What’s next for Huawei without Google’s services?

September 20th, 2019 | by Wilson Wong
What’s next for Huawei without Google’s services?
Jervis Su, the vice-president for consumer mobile services at Huawei, speaks to reporters about the company’s software ecosystem in Munch, Germany this week. PHOTO: Wilson Wong

At the launch of the Mate 30 this week, what was on top of everyone’s mind was whether Huawei could survive in the cut-throat market without access to Google’s services.

The trade dispute between China and the United States has resulted in a ban that prevents American firms from working with Huawei. Google has since clarified that the Mate 30 Pro will not come with pre-installed Google apps and Google Play services.

Huawei’s response is the introduction of its own alternative – Huawei Mobile Services or HMS at the launch of the Mate 30 smartphone. But can this alternative ecosystem to Google Play services succeed?

To be precise, HMS is not exactly a new service. Through an app store preinstalled on its phones, Huawei has already attracted more than 390 million monthly active users, 180 million downloads per year.

Called AppGallery, this app store is available to over 170 countries and regions according Richard Yu, chief executive of Huawei’s consumer business.

The app store currently has over 45,000 apps being integrated with the HMS core, he added.

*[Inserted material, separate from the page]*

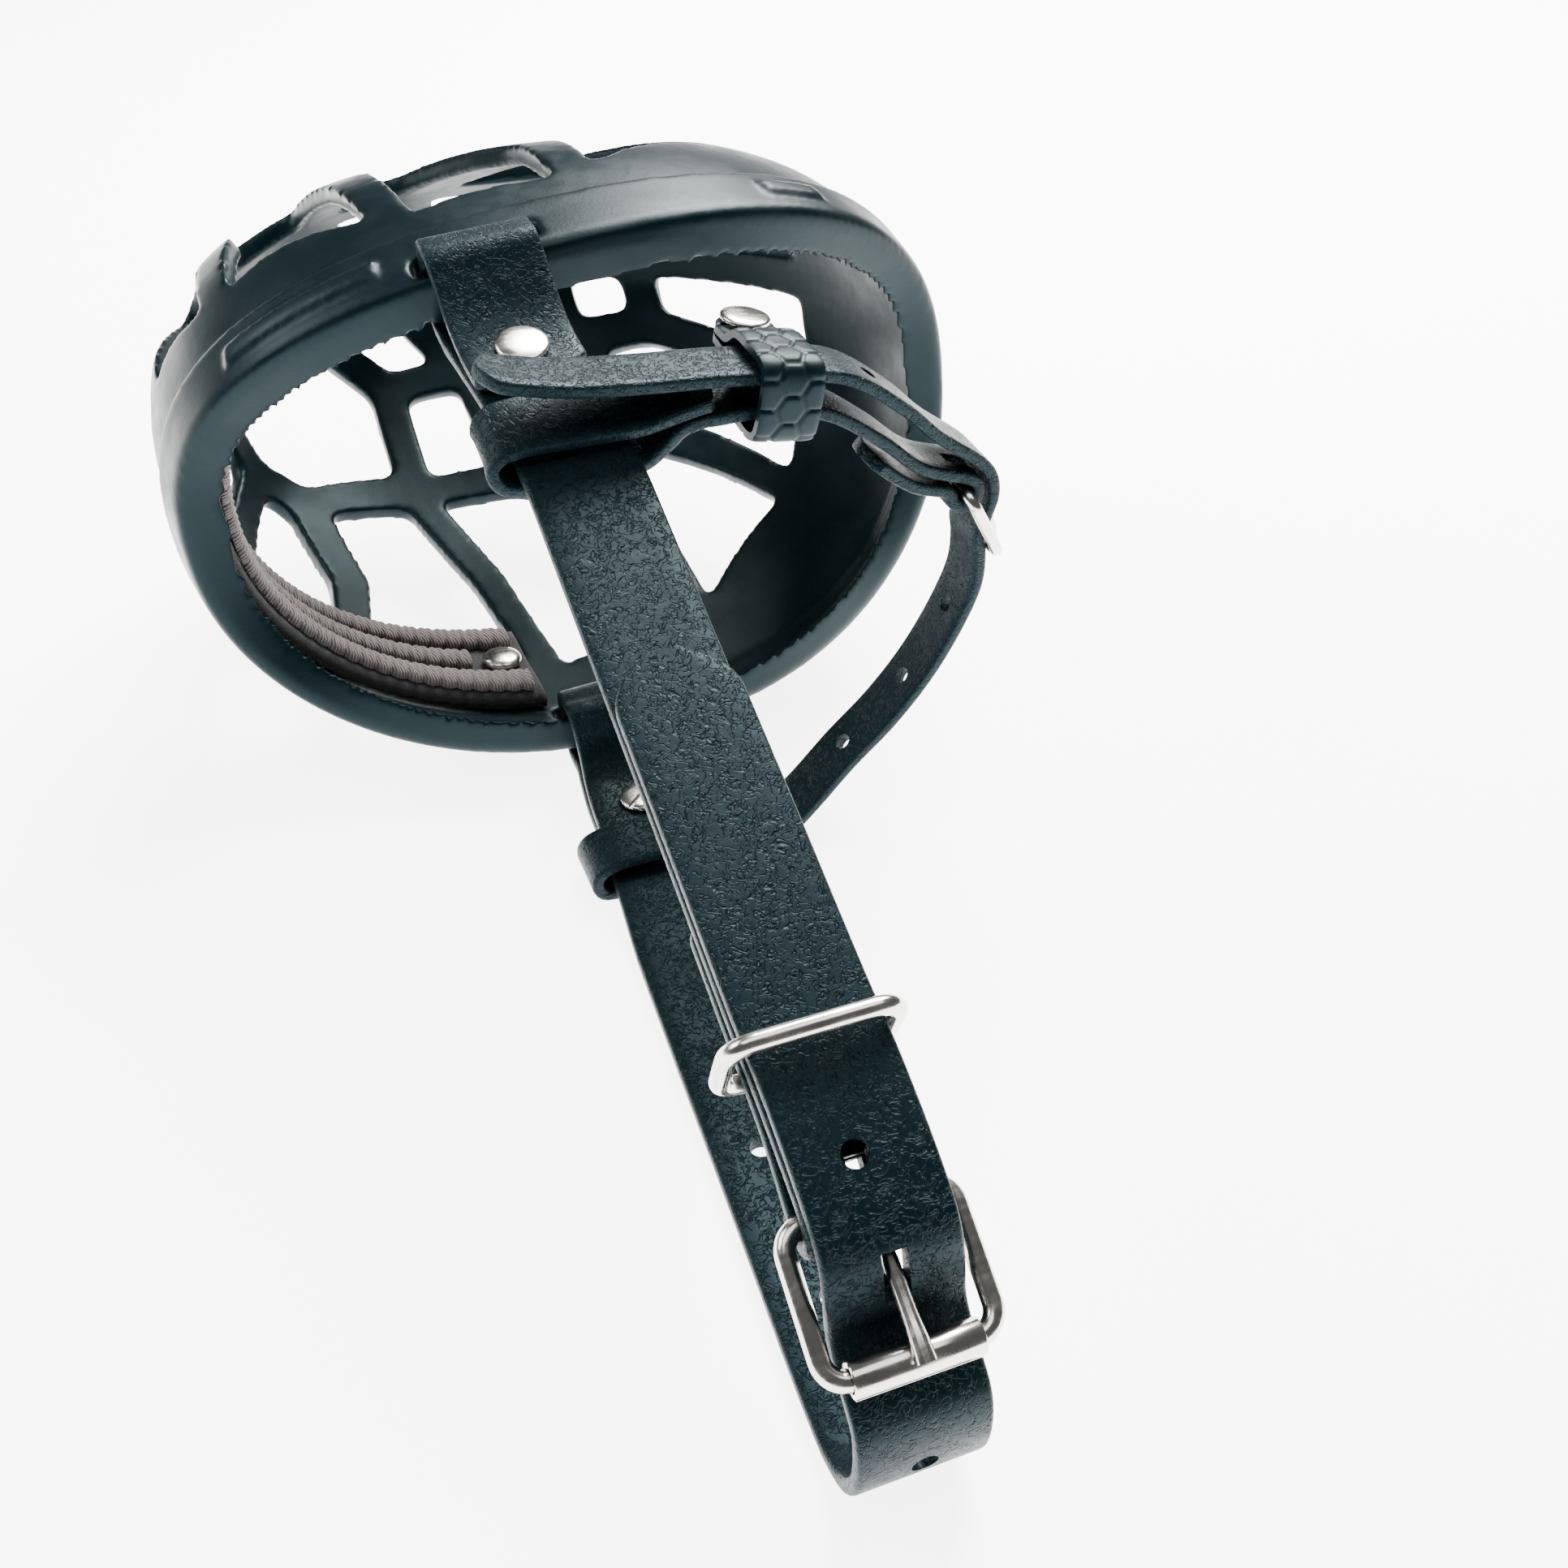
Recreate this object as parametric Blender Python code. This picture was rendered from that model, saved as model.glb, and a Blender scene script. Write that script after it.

Huawei is still seeking to expand HMS with a fund injection of US$1 billion. This money is to be used to help developers, increase the number of active users and create a marketing fund to drive traffic to HMS.

This may sound impressive but there are a few key areas that Huawei has to look into now to convince users to stay with the Chinese company.

First of all, Huawei’s top priority is to assist users to connect to their favourite apps such as Netflix, Facebook, Instagram, YouTube, Spotify or Twitter but simply installing these apps won’t be enough. It is hard to shake off the dependency on Google.

For example, the availability of location-based services such as Grab, FoodPanda and driving navigation may be affected as these apps rely on the Google Maps service to work.

The new Mate 30 features some impressive hardware but will need to overcome its lack of Google services, a deal breaker for many users. PHOTO: Wilson Wong

The good news is that Huawei is using a version of the Android 10 operating system for the new Mate 30 smartphones under the Android Open Source Project (AOSP). From early impressions, the EMUI 10 on the Mate 30 Pro is not that much different from current Huawei phones.

Users of the AOSP version of Android can easily download their favourite apps from alternative app stores such as Amazon, APKMirror and Aptoide. There are also alternative apps that can replace popular Google apps such as Gmail and Google Calendar.

Even without the use of the app store, apps can still be installed through a process called sideloading. Much like how we find installation programs from the Internet by looking for “.bat” or “.exe” files for the PC, Android phones can install apps just by setting up “.apk” files from developer websites.

One such example of sideloading is the game Fortnite. Users can visit the Epic.com site and navigate to the .apk file download page. The only inconvenience the user will have to face is to allow the phone to install apps from unknown sources via the security settings.

There is a catch, of course. Most apps today don’t offer an option to sideload apk files. There are no such files for many banks or government e-services – the apps are only available in the Google Play Store.

There’s a good reason for that – apps on Google Play Store are checked and scanned regularly. Some malware make slip through from time to time, but the risk of downloading a fake app on the store is clearly less than from a random site.

Jervis Su, the vice-president for consumer mobile services at Huawei, said the company is deploying local teams to work with businesses and institutions to put their apps in the Huawei AppGallery. How soon these apps are to be uploaded to the app store remains unknown.

In its current iteration, AppGallery can hardly be seen by users as a viable alternative to the Google Play Store. Besides, there are certain Google apps that may require additional system files that are not easily accessible to non-Google certified devices.

Huawei certainly has its work cut out, especially in the short term, for markets outside China.

It has to find a way to provide apps critical for the users of these markets, which will be a tough ask unless the trade war between the world’s two biggest economies comes to a stop.

In the meantime, most users will likely adopt a wait-and-see approach to see how well Huawei can make their important apps available to both current and future phones.